ANDREW ROBERT WALKER MILLER AND EILEEN WINGATE MORRISON
A complaint was made by the Council of the Law Society of Scotland against Andrew Robert Walker Millar, Solicitor, Bank House, 1 Stirling Street, Dundee (“the first named respondent”) and Eileen Wingate Morrison, Solicitor, Briardeane, Aytounhill, Newburgh (“the second named respondent”). The Tribunal found the first named respondent guilty of professional misconduct in respect of his fraudulently completing withdrawal forms which were received from financial institutions by appending thereto the signature of an executor, fraudulently completing a withdrawal form by alleging that he witnessed the signature of an executor and thereafter returning these withdrawal forms which he knew to be dishonestly completed to the financial institutions involved uttering them as genuine; and found the second named respondent guilty of professional misconduct in respect of her failure adequately to supervise and have regard to the work being carried out by the first named respondent who at the time was employed by her in the capacity of an assistant.

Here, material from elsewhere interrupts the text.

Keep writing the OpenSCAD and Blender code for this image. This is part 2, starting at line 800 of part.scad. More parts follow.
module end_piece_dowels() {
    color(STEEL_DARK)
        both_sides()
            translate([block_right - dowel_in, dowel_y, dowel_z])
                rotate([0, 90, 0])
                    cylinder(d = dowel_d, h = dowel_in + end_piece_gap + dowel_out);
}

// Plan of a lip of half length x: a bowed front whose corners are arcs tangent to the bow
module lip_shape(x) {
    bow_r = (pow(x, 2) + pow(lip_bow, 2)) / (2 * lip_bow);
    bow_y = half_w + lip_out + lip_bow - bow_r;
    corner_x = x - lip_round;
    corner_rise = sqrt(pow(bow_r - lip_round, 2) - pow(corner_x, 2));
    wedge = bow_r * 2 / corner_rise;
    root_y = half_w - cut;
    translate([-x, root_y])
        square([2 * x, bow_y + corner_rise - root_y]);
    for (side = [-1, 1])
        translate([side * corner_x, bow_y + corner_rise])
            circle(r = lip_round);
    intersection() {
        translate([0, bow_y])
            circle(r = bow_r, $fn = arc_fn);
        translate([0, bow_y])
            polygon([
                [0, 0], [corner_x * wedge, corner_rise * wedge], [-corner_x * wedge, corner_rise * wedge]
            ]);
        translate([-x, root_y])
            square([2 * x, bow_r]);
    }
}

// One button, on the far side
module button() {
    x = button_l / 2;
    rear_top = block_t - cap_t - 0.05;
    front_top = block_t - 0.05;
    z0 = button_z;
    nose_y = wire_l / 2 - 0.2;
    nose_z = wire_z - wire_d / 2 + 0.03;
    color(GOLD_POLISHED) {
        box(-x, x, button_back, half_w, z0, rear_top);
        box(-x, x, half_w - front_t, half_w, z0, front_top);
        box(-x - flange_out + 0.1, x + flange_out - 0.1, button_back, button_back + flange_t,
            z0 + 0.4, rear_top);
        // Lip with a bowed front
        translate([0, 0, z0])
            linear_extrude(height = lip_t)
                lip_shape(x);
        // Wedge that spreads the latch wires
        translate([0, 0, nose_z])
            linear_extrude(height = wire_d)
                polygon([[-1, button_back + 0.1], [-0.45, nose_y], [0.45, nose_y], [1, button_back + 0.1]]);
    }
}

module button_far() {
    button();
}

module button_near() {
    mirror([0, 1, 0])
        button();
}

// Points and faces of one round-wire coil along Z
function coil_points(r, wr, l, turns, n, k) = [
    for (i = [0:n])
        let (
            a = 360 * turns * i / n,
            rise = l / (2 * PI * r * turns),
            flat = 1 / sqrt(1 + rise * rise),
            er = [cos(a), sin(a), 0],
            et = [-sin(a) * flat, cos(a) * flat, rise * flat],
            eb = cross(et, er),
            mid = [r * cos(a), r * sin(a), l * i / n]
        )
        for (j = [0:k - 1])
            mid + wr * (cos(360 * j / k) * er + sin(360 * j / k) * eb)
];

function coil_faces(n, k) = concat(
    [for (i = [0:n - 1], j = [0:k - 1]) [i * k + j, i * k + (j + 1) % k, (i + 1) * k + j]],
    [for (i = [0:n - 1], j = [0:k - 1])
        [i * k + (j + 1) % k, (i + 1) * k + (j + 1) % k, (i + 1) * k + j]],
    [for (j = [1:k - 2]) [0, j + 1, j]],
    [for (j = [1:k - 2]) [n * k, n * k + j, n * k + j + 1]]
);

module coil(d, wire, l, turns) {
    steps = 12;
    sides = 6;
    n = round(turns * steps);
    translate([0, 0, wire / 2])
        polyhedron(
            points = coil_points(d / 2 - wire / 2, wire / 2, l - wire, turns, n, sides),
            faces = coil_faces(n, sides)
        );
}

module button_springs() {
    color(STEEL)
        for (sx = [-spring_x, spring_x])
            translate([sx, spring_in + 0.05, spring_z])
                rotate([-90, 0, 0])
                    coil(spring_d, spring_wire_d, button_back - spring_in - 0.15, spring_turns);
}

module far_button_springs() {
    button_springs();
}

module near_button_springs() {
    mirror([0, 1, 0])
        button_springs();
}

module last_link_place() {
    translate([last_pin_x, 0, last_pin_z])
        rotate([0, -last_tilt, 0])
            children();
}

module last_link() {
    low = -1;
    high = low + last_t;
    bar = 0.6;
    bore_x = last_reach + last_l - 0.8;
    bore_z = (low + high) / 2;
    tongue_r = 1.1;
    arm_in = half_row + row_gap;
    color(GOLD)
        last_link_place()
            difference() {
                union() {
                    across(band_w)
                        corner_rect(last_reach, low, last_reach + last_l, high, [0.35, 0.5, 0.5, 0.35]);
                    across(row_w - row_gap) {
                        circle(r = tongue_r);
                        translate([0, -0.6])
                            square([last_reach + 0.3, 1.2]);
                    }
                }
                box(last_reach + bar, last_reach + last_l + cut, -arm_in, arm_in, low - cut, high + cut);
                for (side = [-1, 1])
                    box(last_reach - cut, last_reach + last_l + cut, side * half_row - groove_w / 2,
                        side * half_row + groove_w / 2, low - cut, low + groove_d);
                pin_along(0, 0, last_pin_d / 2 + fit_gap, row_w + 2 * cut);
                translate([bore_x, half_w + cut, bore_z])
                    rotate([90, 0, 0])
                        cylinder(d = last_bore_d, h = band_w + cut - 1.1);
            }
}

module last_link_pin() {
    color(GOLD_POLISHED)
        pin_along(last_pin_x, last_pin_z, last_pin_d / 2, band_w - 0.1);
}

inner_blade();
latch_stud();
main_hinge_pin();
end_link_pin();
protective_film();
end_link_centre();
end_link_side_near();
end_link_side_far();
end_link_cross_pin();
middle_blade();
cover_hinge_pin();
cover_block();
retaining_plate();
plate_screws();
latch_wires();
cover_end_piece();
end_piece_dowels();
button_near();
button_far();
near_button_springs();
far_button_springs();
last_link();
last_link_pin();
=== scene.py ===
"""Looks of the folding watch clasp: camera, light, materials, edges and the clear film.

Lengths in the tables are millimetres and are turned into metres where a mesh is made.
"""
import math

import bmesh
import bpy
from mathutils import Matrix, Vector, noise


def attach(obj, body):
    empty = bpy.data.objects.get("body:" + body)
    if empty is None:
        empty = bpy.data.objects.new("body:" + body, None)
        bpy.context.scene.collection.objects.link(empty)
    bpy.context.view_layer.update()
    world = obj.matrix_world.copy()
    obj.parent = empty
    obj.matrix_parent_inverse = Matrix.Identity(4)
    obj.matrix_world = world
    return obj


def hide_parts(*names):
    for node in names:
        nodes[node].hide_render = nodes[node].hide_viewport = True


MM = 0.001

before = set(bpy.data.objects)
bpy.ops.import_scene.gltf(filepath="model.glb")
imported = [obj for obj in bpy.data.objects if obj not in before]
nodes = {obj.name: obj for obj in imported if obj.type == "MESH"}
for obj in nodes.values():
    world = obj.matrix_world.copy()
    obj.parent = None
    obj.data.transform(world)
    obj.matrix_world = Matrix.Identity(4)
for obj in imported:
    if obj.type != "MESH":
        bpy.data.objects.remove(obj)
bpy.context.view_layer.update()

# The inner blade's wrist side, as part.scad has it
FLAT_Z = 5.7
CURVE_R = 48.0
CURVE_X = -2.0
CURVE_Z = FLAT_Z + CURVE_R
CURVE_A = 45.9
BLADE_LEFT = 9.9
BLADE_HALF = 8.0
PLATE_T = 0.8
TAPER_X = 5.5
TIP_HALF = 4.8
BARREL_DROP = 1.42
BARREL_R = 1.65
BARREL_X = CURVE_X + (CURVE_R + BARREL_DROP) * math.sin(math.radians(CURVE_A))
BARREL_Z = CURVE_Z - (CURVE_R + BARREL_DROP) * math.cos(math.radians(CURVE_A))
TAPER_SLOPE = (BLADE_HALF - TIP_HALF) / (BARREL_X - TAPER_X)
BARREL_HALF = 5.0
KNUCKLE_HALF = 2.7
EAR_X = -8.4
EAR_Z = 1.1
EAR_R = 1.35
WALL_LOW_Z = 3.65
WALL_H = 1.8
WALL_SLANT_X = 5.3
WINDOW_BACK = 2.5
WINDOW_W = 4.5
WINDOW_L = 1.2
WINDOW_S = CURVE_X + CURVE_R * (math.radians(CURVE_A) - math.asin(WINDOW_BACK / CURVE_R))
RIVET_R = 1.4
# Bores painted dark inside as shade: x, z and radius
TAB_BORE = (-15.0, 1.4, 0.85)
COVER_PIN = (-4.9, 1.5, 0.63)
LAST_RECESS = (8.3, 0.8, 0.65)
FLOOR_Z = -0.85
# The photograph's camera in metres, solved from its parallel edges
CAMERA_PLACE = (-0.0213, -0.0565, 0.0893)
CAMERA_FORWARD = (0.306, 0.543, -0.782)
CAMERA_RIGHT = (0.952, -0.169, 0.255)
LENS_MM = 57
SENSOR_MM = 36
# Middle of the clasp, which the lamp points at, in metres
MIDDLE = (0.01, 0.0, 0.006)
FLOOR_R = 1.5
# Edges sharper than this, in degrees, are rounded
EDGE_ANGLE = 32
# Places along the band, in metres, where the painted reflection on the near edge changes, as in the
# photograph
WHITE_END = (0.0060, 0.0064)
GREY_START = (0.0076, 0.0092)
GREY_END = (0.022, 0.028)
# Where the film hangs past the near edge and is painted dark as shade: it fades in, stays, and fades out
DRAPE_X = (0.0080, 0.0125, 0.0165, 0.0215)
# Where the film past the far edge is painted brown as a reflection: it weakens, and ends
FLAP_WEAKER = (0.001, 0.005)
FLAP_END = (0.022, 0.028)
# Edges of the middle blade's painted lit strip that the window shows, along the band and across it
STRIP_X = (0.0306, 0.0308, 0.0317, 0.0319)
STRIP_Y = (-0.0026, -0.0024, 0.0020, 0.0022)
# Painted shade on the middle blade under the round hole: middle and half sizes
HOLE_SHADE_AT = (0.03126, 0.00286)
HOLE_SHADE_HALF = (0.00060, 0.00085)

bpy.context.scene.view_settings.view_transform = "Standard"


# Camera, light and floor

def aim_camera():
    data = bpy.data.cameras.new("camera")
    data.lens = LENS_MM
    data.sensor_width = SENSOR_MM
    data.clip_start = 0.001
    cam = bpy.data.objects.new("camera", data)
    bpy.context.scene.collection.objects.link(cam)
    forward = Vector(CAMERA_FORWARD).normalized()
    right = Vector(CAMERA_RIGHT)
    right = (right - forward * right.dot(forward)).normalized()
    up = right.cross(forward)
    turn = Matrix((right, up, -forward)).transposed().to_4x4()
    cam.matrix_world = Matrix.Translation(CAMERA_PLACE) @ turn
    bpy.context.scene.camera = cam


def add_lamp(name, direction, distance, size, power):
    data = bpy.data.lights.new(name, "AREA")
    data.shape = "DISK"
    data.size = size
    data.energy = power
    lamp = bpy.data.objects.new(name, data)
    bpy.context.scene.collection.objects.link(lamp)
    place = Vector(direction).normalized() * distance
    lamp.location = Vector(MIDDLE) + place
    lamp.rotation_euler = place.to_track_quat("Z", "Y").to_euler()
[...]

The Tribunal ordered that the name of the first named respondent be struck off the Roll of Solicitors in Scotland and censured the second named respondent.

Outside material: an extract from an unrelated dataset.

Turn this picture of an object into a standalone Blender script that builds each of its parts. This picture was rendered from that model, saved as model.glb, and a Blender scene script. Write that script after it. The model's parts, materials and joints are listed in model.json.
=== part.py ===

The first named respondent acted in a dishonest fashion by fraudulently completing withdrawal forms from financial institutions and forged the signature of an executor on five occasions. He thereafter uttered these as genuine to the financial institutions and also acted in a dishonest fashion by purportedly witnessing the forged signature which he had appended to the form delivered by Allied Dunbar PLC. The Tribunal considered that the first named respondent’s conduct amounted to criminal behaviour and was regrettably disgraceful and dishonourable. The public are entitled to expect solicitors to be persons of integrity. The Tribunal noted that there had been no financial gain to the first named respondent and that he had entered into a joint minute. However, given that the first named respondent had deliberately forged the signature on five occasions without having made any attempt to contact the executor with regard to the executry, the Tribunal felt that there was no place in the solicitors’ profession for someone who would act in this way and had no option but to strike the first named respondent’s name from the Roll of Solicitors in Scotland.

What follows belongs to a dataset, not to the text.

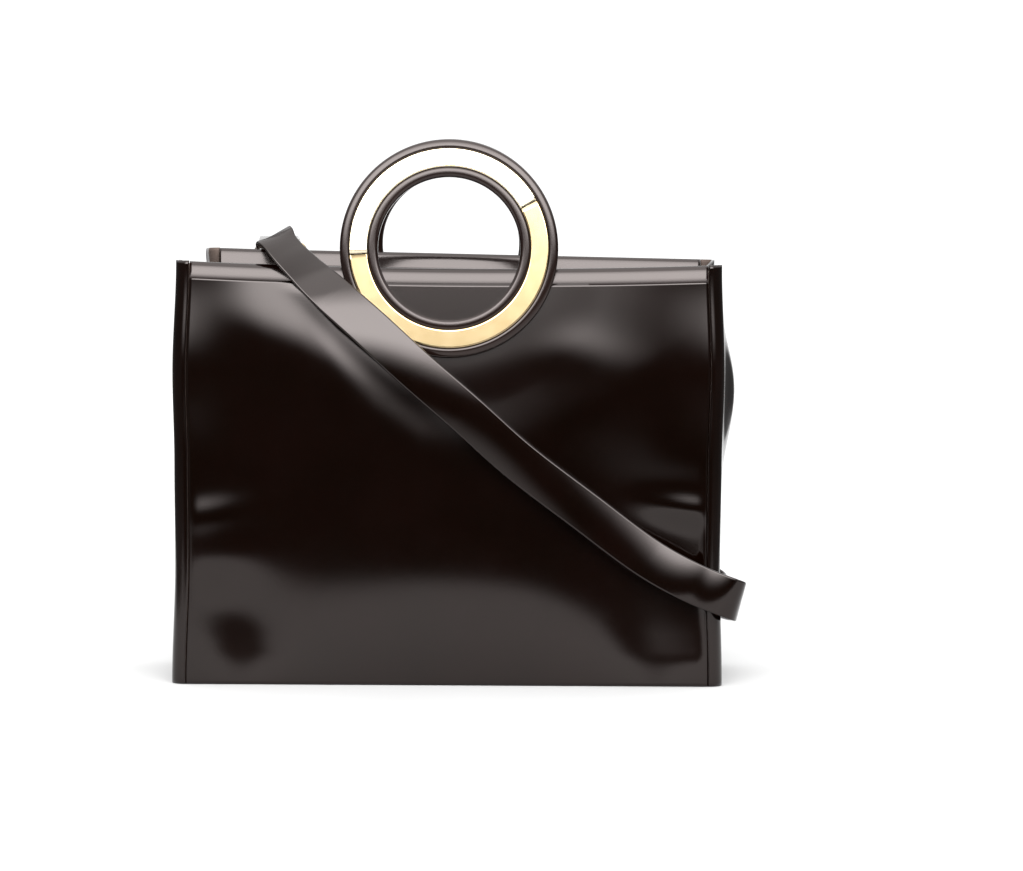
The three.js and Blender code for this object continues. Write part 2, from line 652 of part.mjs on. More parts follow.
const tabLean = THREE.MathUtils.radToDeg(
  Math.atan2(RING_WIRE_RADIUS + CLEARANCE / 2, TAB_LENGTH)
);
const tabWireY = ringBack + TAB_THICKNESS + CLEARANCE + RING_WIRE_RADIUS;
const wireLift = RING_INNER_HEIGHT + 2 * RING_WIRE_RADIUS;

// The left strap ring stands up and the right one hangs down over its tab
const STRAP_RINGS = [
  { name: "left", x: -RING_SPACING / 2, tilt: 0, away: 168, turnSign: -1 },
  { name: "right", x: RING_SPACING / 2, tilt: -147, away: -80, turnSign: 1 },
].map((place) => {
  const tilt = THREE.MathUtils.degToRad(place.tilt);
  const hinge = new THREE.Vector3(place.x, tabWireY, tabTop);
  const far = hinge.clone().add(
    new THREE.Vector3(0, -Math.sin(tilt), Math.cos(tilt)).multiplyScalar(wireLift)
  );
  return { ...place, tilt, hinge, far };
});

function wireRing(place) {
  const halfX = RING_INNER_WIDTH / 2 + RING_WIRE_RADIUS;
  const radius = RING_CORNER_RADIUS;
  const centres = [
    { x: halfX - radius, z: wireLift - radius, from: 0 },
    { x: radius - halfX, z: wireLift - radius, from: 90 },
    { x: radius - halfX, z: radius, from: 180 },
    { x: halfX - radius, z: radius, from: 270 },
  ];
  const rings = centres.flatMap(({ x, z, from }) =>
    steps(CORNER_STEPS + 1).map((share) => {
      const turn = THREE.MathUtils.degToRad(from + 90 * share);
      const outward = new THREE.Vector3(Math.cos(turn), 0, Math.sin(turn));
      const centre = new THREE.Vector3(x, 0, z).addScaledVector(outward, radius);
      return steps(WIRE_SIDES).slice(1).map((side) => {
        const angle = 2 * Math.PI * side;
        return centre
          .clone()
          .addScaledVector(outward, RING_WIRE_RADIUS * Math.cos(angle))
          .add(new THREE.Vector3(0, RING_WIRE_RADIUS * Math.sin(angle), 0));
      });
    })
  );
  const mesh = piece(`strap_ring_${place.name}`, bar(rings, true), paleGold);
  mesh.position.copy(place.hinge);
  mesh.rotation.x = place.tilt;
  return mesh;
}

function strapTab(place) {
  const points = foldedEnd(place.hinge, -90 - tabLean, TAB_THICKNESS, TAB_LENGTH, TAB_LENGTH, 1);
  const across = new THREE.Vector3(1, 0, 0);
  const stations = points.map((point) => ({ point, across }));
  return piece(`strap_tab_${place.name}`, strip(stations, TAB_WIDTH, TAB_THICKNESS), leatherBrown);
}

// Centre line of the strap from the lap at the left ring to the lap at the right one
function strapStations() {
  const [left, right] = STRAP_RINGS;
  const ended = (place) =>
    foldedEnd(place.far, place.away, STRAP_THICKNESS, STRAP_LAP, STRAP_LAP, place.turnSign)
      .map((point) => ({ point, lean: 0, tip: 0 }));
  const middle = STRAP_ROUTE.map((row) => {
    const z = row.height * BODY_HEIGHT;
    const facing = THREE.MathUtils.degToRad(row.facing);
    const out = CLEARANCE + STRAP_THICKNESS / 2 + row.out * standOff;
    const x = row.x * halfWidth(z);
    const level = Math.min(z, BODY_HEIGHT - HEM_HEIGHT);
    const depth = row.y < 0 ? leaningDepth(x, level, FRONT_CREASE) : leaningDepth(-x, level, BACK_CREASE);
    const point = new THREE.Vector3(x, row.y * depth, z);
    point.add(new THREE.Vector3(Math.sin(facing), -Math.cos(facing), 0).multiplyScalar(out));
    return { point, lean: row.lean, tip: row.tip };
  });
  const route = [...ended(left), ...middle, ...ended(right).reverse()];
  const curve = new THREE.CatmullRomCurve3(route.map(({ point }) => point), false, "centripetal");
  return route.flatMap((knot, index) => {
    const next = route[index + 1];
    const count = next ? Math.ceil(knot.point.distanceTo(next.point) / STRAP_STEP) : 1;
    return steps(count).slice(0, -1).map((share) => {
      const point = curve.getPoint((index + share) / (route.length - 1));
      const goal = next ?? knot;
      const lean = THREE.MathUtils.degToRad(THREE.MathUtils.lerp(knot.lean, goal.lean, share));
      const tip = THREE.MathUtils.degToRad(THREE.MathUtils.lerp(knot.tip, goal.tip, share));
      const across = new THREE.Vector3(Math.cos(lean), Math.tan(tip), Math.sin(lean)).normalize();
      return { point, across };
    });
  });
}

const bag = new THREE.Group();
bag.add(
  basePanel(),
  broadSide({
    name: "front",
    folds: FRONT_FOLDS,
    crease: FRONT_CREASE,
    top: FRONT_TOP,
    hasTabs: false,
    isGathered: false,
    turn: 0,
  }),
  broadSide({
    name: "back",
    folds: BACK_FOLDS,
    crease: BACK_CREASE,
    top: BACK_TOP,
    hasTabs: true,
    isGathered: true,
    turn: Math.PI,
  }),
  gussetPiece({
    name: "gusset_right",
    folds: RIGHT_GUSSET_FOLDS,
    between: [FRONT_TOP, BACK_TOP],
    isGathered: false,
    turn: 0,
  }),
  gussetPiece({
    name: "gusset_left",
    folds: LEFT_GUSSET_FOLDS,
    between: [BACK_TOP, FRONT_TOP],
    isGathered: true,
    turn: Math.PI,
  }),
  piece("strap", strip(strapStations(), STRAP_WIDTH, STRAP_THICKNESS), hemBrown)
);
for (const place of STRAP_RINGS) {
  bag.add(strapTab(place), wireRing(place));
}

export default bag;
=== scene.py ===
# A leather tote bag with a ring handle on each broad side and a shoulder strap, in its studio.
# Sizes are in millimetres and become metres where a mesh is made. The front faces -Y and +Z is up.
import math
import bmesh
import bpy
from mathutils import Matrix, Vector


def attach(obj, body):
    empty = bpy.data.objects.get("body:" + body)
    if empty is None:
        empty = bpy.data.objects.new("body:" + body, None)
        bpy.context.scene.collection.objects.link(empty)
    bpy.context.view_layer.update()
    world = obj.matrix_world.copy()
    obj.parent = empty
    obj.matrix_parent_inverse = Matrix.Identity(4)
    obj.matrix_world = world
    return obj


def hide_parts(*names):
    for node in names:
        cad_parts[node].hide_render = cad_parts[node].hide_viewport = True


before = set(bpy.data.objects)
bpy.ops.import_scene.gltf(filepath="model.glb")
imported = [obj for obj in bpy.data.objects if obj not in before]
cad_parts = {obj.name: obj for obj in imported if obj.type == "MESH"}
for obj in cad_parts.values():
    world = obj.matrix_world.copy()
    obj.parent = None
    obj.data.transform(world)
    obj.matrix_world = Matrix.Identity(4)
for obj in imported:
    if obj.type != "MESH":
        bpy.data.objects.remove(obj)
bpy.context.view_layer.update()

MM = 0.001
ROOT = "root"

# Gap between neighbouring pieces
CLEARANCE = 0.3

# Body
BODY_WIDTH = 354
BODY_HEIGHT = 271
BASE_DEPTH = 120
TOP_DEPTH = 110
LEATHER = 2
BASE_THICKNESS = 2.6
BASE_EDGE = 0.4
CORNER_RADIUS = 9
FOLD_RISE = 5

# Bands inside a panel's edges in which its folds die out
FOLD_FADE = {"side": 6, "foot": 26, "hem": 10}

# The crease where a panel's upper part starts to lean back: softness of its turn, band inside the
# panel's sides in which it dies out, and the share of the height over which the belly grows
CREASE_SOFTNESS = 5
CREASE_FADE = 45
BELLY_START = 0.3

# The top's left corner at the back is gathered inwards: how far, and the x, y and height shares from
# which the leather is drawn
GATHER = 14
GATHER_FROM = {"x": 0.7, "y": -0.5, "height": 0.55}

# Inward fold of a gusset's upper part, how far its top edge dips there, and the share of the height
# where the fold starts
GUSSET_VALLEY = 12
GUSSET_DIP = 9
VALLEY_START = 0.55

# The seams of a panel draw its leather in: how deep and over what distance
SEAM_DIP = 0.35
SEAM_REACH = 2.5

# Top lines of the two panels: lift in the middle with no sag, rise towards the panel's right end, sag
FRONT_TOP = {"lift": 0, "tilt": -0.5, "sag": 3.7}
BACK_TOP = {"lift": 3, "tilt": 3, "sag": 0}

# Rolled hem, and how far the panel reaches up into it
HEM_HEIGHT = 10
HEM_THICKNESS = 6.5
HEM_OVERLAP = 0.5

# Section of the hem with the band turned down inside, as shares of its thickness out from the panel's
# face and of its height
HEM_SECTION = [
    {"out": 0.05, "up": -0.08},
    {"out": 0.05, "up": -0.07},
    {"out": 0.03, "up": 0.12},
    {"out": -0.01, "up": 0.32},
    {"out": -0.07, "up": 0.52},
    {"out": -0.15, "up": 0.72},
    {"out": -0.26, "up": 0.88},
    {"out": -0.4, "up": 0.98},
    {"out": -0.54, "up": 1.0},
    {"out": -0.68, "up": 0.94},
    {"out": -0.79, "up": 0.78},
    {"out": -0.89, "up": 0.5},
    {"out": -1.0, "up": 0.1},
    {"out": -1.2, "up": -0.7},
    {"out": -1.05, "up": -0.74},
    {"out": -0.7, "up": -0.1},
    {"out": -0.31, "up": -0.08},
]

# Ring handles
RING_OUTER_RADIUS = 69.6
RING_HOLE_RADIUS = 45.3
RING_THICKNESS = 9
RING_EDGE = 2.5
RING_RISE = 9
RING_TILT = 3.7
RING_TOUCH_DROP = 6
PLATE_OUTER_RADIUS = 63.6
PLATE_INNER_RADIUS = 51.9
PLATE_THICKNESS = 2
PLATE_PROUD = 0.5
PLATE_SEAM = 0.6
PLATE_EDGE = 0.5
PLATE_SHOULDER = 0.15
PLATE_PLAY = 0.1
SEAM_ANGLES = {"left": -94, "right": 61}
RING_FLAT_MARGIN = 4
RING_FLAT_FADE = 30

# The ring's leather beside a plate, towards the hole and towards the rim: how far beyond the plate and
# how far below the ring's face. The rim's leather falls off a little to the rounded edge.
GROOVE_TO_HOLE = [
    {"beyond": 1.6, "below": 0},
    {"beyond": 0.5, "below": 0.25},
    {"beyond": 0, "below": 0.8},
]
GROOVE_TO_RIM = [
    {"beyond": 0, "below": 0.8},
    {"beyond": 0.4, "below": 0.2},
    {"beyond": 1.1, "below": 0},
    {"beyond": 2.2, "below": 0.05},
    {"beyond": 3.2, "below": 0.2},
]
RIM_FALL = 0.3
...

In connection with the second named respondent the Tribunal considered that she should have paid more attention to the correspondence, especially when she was aware that there was animosity between the executor and the first named respondent. It was however clear that the second named respondent was placed in a difficult situation and was carrying out some level of supervision. The Tribunal accepted that the second named respondent had no reason to suspect that the first named respondent would be forging an executor’s signature. It was clear that the second named respondent was now working competently as an assistant and there was no reason to think that there would be any likelihood of anything similar happening in future. The Tribunal accordingly considered a censure to be a sufficient penalty.
DUNCAN McKINNON BURD
A complaint was made by the Council of the Law Society of Scotland against Duncan McKinnon Burd, Solicitor, MacDonald House, Somerled Square, Portree, Isle of Skye (“the respondent”). The Tribunal made no finding of professional misconduct against the respondent but found the respondent liable in one half of the expenses of the complainers and one half of the expenses of the Tribunal.
The Tribunal heard evidence and submissions from both parties. The Tribunal accepted that there was a long established practice of using nominee provisions in missives in certain situations and was of the view that there is nothing wrong with this in principle. The Tribunal also accepted that the identity of the nominee may not be revealed in some circumstances until after the conclusion of the missives. However in this case the nominee provision was used in order to disguise the identity of the purchaser and it was known that if the offer had been in the name of the purchaser it would not have been accepted. The Tribunal looked at the whole course of conduct of the respondent and his intent. The respondent’s actings did result in the seller assuming that the respondent was the purchaser of the property on his own behalf. The seller had, however, been legally represented and her solicitor had apparently explained the implications of the nominee clause to her but she had not understood it. The Tribunal accordingly did not find that the respondent’s conduct was so serious and reprehensible so as to amount to professional misconduct. The Tribunal however would wish to disassociate itself from the respondent’s conduct and considered that it was not wise for the respondent to use his own name as nominee in the circumstances. The Tribunal considered that the respondent’s actings amounted to unprofessional conduct. The Tribunal also considered that the Society had had no alternative but to prosecute and had been fully justified in taking the complaint to the Tribunal. As the respondent’s conduct had fallen very narrowly short of professional misconduct the Tribunal found the respondent liable in 50% of the expenses of the complainers and the Tribunal.
THOMAS HUGH MURRAY
A complaint was made by the Council of the Law Society of Scotland against Thomas Hugh Murray, Solicitor, 100 Pendeen Road, Glasgow (“the respondent”). The Tribunal found the respondent guilty of professional misconduct in respect of his deceiving his client by transferring a sum of money received from his client immediately to the firm account without having carried out the work as agreed between him and his client and without issuing his client with a fee note and without, at that time, making payment of, or making any provision for monies due in respect of the VAT element on the purported fee, all contrary to article 7 of the Code of Conduct for Solicitors Holding Practising Certificates issued by the Law Society in 1989 and contrary to rule 6 of the Solicitors (Scotland) Accounts Rules 1997. The Tribunal censured the respondent and directed in terms of section 53(5) of the Solicitors (Scotland) Act 1980 that any practising certificate held or to be issued to the respondent shall be subject to such restriction as will limit him to acting as a qualified assistant to such employer or successive employers as may be approved by the Council of the Law Society of Scotland and that for an aggregate period of three years.
After hearing evidence the Tribunal found the respondent guilty of professional misconduct. The Tribunal was satisfied beyond reasonable doubt that the respondent had deceived his client by taking fees contrary to the basis on which he persuaded the client to give him the money as set out in a letter to the client. The essential qualities of a solicitor are honesty, truthfulness and integrity and a solicitor who falls short of this brings the legal profession into disrepute. The respondent’s deceit of his client was serious and reprehensible. The Tribunal however noted that the respondent’s client had not been out of pocket in the case and it was clear that the respondent had already done some work by the time he took money to fees. The Tribunal was of the view that the respondent required supervision in order to gain the necessary guidance and experience prior to being able to work again as a sole practitioner. The Tribunal felt that a restriction on his practising certificate was the best way of ensuring protection of the public.